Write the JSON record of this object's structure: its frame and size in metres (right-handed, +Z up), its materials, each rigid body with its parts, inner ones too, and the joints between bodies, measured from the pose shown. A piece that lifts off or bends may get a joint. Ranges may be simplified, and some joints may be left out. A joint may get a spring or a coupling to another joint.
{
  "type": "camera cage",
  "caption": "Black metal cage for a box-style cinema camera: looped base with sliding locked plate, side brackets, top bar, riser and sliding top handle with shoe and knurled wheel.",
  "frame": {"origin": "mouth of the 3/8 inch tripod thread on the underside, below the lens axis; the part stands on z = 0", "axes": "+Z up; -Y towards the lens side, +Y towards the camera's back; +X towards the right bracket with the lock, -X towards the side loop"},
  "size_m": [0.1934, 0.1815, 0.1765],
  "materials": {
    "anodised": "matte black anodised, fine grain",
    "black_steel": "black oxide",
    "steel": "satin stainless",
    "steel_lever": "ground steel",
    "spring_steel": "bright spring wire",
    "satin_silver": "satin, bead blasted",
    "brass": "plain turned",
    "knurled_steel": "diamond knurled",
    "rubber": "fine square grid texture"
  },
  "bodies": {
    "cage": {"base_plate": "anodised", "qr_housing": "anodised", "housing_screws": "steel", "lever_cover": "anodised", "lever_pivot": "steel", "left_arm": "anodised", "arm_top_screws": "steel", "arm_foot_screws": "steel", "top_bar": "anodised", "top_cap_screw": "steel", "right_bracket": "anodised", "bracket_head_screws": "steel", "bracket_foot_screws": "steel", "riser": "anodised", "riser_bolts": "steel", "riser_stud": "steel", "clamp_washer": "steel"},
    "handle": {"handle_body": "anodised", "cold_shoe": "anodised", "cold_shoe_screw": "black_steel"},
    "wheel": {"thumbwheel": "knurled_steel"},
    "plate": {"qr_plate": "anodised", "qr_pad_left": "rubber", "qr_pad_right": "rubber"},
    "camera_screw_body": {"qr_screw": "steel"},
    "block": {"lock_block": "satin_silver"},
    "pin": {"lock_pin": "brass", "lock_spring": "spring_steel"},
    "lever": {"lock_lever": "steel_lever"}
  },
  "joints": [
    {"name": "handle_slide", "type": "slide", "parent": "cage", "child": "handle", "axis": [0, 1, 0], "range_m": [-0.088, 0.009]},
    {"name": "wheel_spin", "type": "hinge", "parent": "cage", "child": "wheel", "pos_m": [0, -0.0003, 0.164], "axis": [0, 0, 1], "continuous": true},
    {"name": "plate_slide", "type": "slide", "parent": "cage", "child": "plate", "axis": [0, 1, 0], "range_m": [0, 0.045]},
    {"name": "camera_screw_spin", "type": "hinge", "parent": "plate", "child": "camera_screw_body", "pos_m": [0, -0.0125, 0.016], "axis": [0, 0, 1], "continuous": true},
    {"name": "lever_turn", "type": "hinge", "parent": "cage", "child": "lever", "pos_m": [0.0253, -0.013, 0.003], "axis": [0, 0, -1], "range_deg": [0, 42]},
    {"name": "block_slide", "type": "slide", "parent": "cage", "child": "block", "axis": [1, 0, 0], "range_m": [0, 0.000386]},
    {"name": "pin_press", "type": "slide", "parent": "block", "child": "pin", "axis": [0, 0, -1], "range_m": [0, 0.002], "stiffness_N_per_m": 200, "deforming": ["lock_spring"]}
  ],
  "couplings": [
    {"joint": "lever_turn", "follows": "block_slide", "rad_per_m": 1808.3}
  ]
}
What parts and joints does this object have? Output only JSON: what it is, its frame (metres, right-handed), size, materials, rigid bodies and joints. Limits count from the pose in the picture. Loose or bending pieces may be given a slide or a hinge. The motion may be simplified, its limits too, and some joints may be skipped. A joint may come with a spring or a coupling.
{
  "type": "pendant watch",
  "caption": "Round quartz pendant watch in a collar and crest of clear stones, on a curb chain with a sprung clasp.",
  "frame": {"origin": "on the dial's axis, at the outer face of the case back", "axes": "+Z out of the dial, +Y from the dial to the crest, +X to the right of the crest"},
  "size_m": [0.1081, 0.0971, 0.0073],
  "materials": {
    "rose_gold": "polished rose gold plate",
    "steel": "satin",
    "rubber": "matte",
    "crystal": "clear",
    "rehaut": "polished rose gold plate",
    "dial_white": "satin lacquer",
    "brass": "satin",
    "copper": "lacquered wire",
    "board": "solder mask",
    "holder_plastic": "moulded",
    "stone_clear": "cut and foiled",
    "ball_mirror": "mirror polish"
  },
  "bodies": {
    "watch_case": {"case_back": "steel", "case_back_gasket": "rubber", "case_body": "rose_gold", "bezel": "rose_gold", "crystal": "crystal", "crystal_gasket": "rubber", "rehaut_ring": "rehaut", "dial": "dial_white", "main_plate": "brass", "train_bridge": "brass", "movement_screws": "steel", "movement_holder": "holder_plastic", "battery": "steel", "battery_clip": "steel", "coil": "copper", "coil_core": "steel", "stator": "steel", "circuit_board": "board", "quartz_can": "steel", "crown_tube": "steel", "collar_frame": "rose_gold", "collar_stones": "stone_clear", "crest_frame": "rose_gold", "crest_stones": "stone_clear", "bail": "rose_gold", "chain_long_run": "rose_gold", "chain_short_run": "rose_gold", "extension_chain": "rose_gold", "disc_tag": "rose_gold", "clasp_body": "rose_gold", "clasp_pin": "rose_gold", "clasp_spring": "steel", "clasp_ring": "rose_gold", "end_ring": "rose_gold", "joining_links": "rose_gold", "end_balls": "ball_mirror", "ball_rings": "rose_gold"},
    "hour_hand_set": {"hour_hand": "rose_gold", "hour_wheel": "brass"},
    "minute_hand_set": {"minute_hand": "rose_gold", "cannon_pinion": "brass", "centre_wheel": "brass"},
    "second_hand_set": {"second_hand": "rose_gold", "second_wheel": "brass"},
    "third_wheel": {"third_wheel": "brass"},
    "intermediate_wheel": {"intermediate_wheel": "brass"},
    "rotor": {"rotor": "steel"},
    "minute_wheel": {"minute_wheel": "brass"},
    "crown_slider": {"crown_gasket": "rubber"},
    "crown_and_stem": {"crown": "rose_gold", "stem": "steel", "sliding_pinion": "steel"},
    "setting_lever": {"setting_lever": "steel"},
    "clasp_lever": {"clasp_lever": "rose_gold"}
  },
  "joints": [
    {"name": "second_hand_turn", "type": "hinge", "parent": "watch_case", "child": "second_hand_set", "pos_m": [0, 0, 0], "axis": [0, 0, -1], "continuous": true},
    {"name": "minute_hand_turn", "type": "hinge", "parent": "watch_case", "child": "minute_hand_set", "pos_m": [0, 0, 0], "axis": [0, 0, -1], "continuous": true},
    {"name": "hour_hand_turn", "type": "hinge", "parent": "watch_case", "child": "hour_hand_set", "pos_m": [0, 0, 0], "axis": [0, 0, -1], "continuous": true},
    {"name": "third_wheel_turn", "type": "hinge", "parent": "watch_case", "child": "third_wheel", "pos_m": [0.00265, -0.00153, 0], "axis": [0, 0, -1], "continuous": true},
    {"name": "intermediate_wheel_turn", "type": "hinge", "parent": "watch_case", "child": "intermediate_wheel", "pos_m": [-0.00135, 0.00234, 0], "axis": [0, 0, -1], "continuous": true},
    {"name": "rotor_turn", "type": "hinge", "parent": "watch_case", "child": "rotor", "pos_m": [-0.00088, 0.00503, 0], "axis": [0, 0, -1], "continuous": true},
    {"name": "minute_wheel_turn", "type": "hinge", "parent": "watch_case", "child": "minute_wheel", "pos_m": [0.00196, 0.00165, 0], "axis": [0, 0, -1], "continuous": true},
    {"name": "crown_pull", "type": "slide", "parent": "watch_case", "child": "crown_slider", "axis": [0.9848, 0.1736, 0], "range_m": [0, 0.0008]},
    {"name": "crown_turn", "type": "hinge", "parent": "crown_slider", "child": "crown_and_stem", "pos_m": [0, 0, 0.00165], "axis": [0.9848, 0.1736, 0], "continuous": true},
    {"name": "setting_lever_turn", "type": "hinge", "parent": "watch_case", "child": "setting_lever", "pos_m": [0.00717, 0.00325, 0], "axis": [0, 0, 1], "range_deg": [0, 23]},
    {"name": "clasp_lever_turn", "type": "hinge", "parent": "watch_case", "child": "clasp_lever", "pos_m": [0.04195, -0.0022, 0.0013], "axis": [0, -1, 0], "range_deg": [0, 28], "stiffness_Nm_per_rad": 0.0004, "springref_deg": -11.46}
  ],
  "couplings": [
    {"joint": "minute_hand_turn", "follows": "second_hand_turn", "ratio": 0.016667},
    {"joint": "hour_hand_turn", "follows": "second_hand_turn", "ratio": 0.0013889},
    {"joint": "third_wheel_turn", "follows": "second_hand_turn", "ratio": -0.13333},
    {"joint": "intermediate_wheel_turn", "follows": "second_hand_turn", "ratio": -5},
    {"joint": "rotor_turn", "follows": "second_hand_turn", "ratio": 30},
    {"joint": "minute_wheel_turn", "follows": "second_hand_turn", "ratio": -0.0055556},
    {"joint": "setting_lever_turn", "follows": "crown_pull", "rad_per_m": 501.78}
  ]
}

......

**TASK PROMPT:**
Look through the entries and find each line that has the string "joints". Copy those lines.

**OUTPUT OF THE TASK:**
Write the JSON record of this object's structure: its frame and size in metres (right-handed, +Z up), its materials, each rigid body with its parts, inner ones too, and the joints between bodies, measured from the pose shown. A piece that lifts off or bends may get a joint. Ranges may be simplified, and some joints may be left out. A joint may get a spring or a coupling to another joint.
  "joints": [
What parts and joints does this object have? Output only JSON: what it is, its frame (metres, right-handed), size, materials, rigid bodies and joints. Limits count from the pose in the picture. Loose or bending pieces may be given a slide or a hinge. The motion may be simplified, its limits too, and some joints may be skipped. A joint may come with a spring or a coupling.
  "joints": [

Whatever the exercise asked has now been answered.